Data block
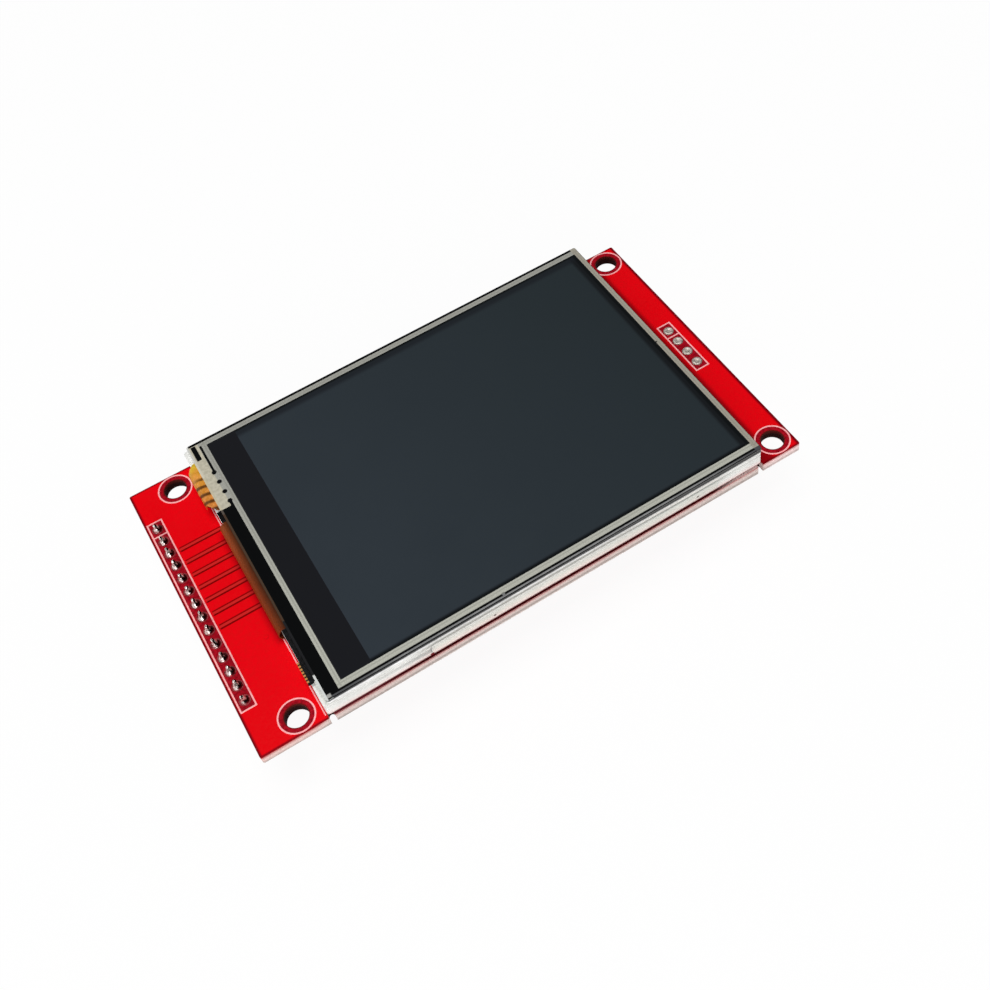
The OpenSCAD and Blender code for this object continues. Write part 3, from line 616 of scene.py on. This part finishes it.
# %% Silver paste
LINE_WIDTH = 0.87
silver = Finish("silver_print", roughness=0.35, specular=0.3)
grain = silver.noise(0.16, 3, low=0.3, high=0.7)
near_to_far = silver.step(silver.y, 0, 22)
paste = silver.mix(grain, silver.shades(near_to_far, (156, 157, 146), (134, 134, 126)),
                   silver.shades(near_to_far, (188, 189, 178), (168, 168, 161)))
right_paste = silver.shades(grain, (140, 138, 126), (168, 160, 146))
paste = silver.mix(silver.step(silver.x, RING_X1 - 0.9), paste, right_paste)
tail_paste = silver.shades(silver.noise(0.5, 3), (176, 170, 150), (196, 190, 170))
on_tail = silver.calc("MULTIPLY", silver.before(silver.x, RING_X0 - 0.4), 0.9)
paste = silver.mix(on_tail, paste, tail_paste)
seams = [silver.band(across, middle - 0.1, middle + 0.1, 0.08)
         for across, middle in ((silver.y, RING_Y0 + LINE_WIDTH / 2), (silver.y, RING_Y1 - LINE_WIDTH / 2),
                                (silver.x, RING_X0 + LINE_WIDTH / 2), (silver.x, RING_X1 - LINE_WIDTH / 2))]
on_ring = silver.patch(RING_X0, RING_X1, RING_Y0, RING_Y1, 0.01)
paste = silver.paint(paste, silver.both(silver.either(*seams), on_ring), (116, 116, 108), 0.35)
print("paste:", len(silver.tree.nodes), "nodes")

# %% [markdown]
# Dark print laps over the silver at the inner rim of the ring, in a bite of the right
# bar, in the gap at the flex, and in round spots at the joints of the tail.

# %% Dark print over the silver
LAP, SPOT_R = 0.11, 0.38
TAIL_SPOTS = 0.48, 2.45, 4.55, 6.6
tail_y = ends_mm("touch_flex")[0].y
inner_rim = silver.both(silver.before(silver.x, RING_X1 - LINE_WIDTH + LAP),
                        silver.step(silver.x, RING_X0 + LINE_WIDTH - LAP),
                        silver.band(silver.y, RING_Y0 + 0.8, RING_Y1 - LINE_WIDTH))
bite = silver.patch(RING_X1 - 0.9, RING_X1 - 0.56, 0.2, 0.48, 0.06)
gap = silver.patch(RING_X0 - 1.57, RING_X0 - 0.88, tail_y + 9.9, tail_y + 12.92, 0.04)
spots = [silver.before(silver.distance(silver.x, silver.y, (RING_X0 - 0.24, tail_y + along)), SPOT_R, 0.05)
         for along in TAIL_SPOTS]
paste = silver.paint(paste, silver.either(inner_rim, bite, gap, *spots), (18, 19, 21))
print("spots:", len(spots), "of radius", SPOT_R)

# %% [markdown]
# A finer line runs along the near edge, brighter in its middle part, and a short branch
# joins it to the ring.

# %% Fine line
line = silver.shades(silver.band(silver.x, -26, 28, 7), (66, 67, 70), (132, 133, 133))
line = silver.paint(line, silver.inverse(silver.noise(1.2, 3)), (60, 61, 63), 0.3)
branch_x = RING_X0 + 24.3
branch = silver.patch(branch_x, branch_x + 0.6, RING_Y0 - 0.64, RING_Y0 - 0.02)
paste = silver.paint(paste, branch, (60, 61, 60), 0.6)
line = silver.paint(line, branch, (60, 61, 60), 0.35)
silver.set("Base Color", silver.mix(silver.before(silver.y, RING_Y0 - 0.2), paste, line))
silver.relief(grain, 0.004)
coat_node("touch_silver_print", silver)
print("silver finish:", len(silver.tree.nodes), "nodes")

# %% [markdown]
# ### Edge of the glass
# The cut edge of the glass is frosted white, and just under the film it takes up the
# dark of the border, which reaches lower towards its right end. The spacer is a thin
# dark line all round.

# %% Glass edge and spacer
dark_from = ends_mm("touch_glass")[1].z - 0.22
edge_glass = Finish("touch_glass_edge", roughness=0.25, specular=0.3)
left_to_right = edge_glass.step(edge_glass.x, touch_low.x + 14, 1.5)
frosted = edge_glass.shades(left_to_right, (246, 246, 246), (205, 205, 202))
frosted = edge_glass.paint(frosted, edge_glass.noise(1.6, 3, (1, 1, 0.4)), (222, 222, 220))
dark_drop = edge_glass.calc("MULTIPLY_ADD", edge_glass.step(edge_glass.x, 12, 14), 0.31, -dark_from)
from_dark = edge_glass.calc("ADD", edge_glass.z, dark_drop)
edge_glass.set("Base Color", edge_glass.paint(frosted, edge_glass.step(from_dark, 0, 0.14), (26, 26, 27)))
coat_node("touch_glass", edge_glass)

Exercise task
Word for word, write out all of the data above.

Complete answer
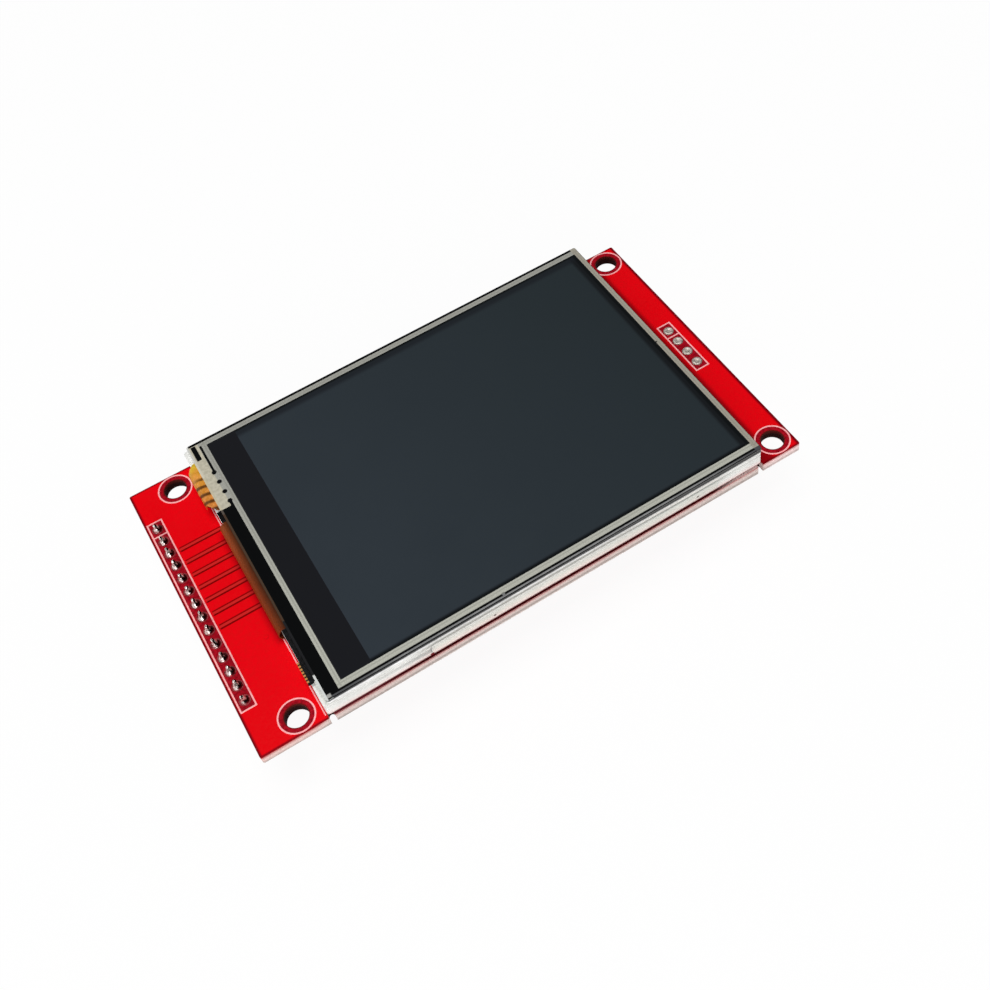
The OpenSCAD and Blender code for this object continues. Write part 3, from line 616 of scene.py on. This part finishes it.
# %% Silver paste
LINE_WIDTH = 0.87
silver = Finish("silver_print", roughness=0.35, specular=0.3)
grain = silver.noise(0.16, 3, low=0.3, high=0.7)
near_to_far = silver.step(silver.y, 0, 22)
paste = silver.mix(grain, silver.shades(near_to_far, (156, 157, 146), (134, 134, 126)),
                   silver.shades(near_to_far, (188, 189, 178), (168, 168, 161)))
right_paste = silver.shades(grain, (140, 138, 126), (168, 160, 146))
paste = silver.mix(silver.step(silver.x, RING_X1 - 0.9), paste, right_paste)
tail_paste = silver.shades(silver.noise(0.5, 3), (176, 170, 150), (196, 190, 170))
on_tail = silver.calc("MULTIPLY", silver.before(silver.x, RING_X0 - 0.4), 0.9)
paste = silver.mix(on_tail, paste, tail_paste)
seams = [silver.band(across, middle - 0.1, middle + 0.1, 0.08)
         for across, middle in ((silver.y, RING_Y0 + LINE_WIDTH / 2), (silver.y, RING_Y1 - LINE_WIDTH / 2),
                                (silver.x, RING_X0 + LINE_WIDTH / 2), (silver.x, RING_X1 - LINE_WIDTH / 2))]
on_ring = silver.patch(RING_X0, RING_X1, RING_Y0, RING_Y1, 0.01)
paste = silver.paint(paste, silver.both(silver.either(*seams), on_ring), (116, 116, 108), 0.35)
print("paste:", len(silver.tree.nodes), "nodes")

# %% [markdown]
# Dark print laps over the silver at the inner rim of the ring, in a bite of the right
# bar, in the gap at the flex, and in round spots at the joints of the tail.

# %% Dark print over the silver
LAP, SPOT_R = 0.11, 0.38
TAIL_SPOTS = 0.48, 2.45, 4.55, 6.6
tail_y = ends_mm("touch_flex")[0].y
inner_rim = silver.both(silver.before(silver.x, RING_X1 - LINE_WIDTH + LAP),
                        silver.step(silver.x, RING_X0 + LINE_WIDTH - LAP),
                        silver.band(silver.y, RING_Y0 + 0.8, RING_Y1 - LINE_WIDTH))
bite = silver.patch(RING_X1 - 0.9, RING_X1 - 0.56, 0.2, 0.48, 0.06)
gap = silver.patch(RING_X0 - 1.57, RING_X0 - 0.88, tail_y + 9.9, tail_y + 12.92, 0.04)
spots = [silver.before(silver.distance(silver.x, silver.y, (RING_X0 - 0.24, tail_y + along)), SPOT_R, 0.05)
         for along in TAIL_SPOTS]
paste = silver.paint(paste, silver.either(inner_rim, bite, gap, *spots), (18, 19, 21))
print("spots:", len(spots), "of radius", SPOT_R)

# %% [markdown]
# A finer line runs along the near edge, brighter in its middle part, and a short branch
# joins it to the ring.

# %% Fine line
line = silver.shades(silver.band(silver.x, -26, 28, 7), (66, 67, 70), (132, 133, 133))
line = silver.paint(line, silver.inverse(silver.noise(1.2, 3)), (60, 61, 63), 0.3)
branch_x = RING_X0 + 24.3
branch = silver.patch(branch_x, branch_x + 0.6, RING_Y0 - 0.64, RING_Y0 - 0.02)
paste = silver.paint(paste, branch, (60, 61, 60), 0.6)
line = silver.paint(line, branch, (60, 61, 60), 0.35)
silver.set("Base Color", silver.mix(silver.before(silver.y, RING_Y0 - 0.2), paste, line))
silver.relief(grain, 0.004)
coat_node("touch_silver_print", silver)
print("silver finish:", len(silver.tree.nodes), "nodes")

# %% [markdown]
# ### Edge of the glass
# The cut edge of the glass is frosted white, and just under the film it takes up the
# dark of the border, which reaches lower towards its right end. The spacer is a thin
# dark line all round.

# %% Glass edge and spacer
dark_from = ends_mm("touch_glass")[1].z - 0.22
edge_glass = Finish("touch_glass_edge", roughness=0.25, specular=0.3)
left_to_right = edge_glass.step(edge_glass.x, touch_low.x + 14, 1.5)
frosted = edge_glass.shades(left_to_right, (246, 246, 246), (205, 205, 202))
frosted = edge_glass.paint(frosted, edge_glass.noise(1.6, 3, (1, 1, 0.4)), (222, 222, 220))
dark_drop = edge_glass.calc("MULTIPLY_ADD", edge_glass.step(edge_glass.x, 12, 14), 0.31, -dark_from)
from_dark = edge_glass.calc("ADD", edge_glass.z, dark_drop)
edge_glass.set("Base Color", edge_glass.paint(frosted, edge_glass.step(from_dark, 0, 0.14), (26, 26, 27)))
coat_node("touch_glass", edge_glass)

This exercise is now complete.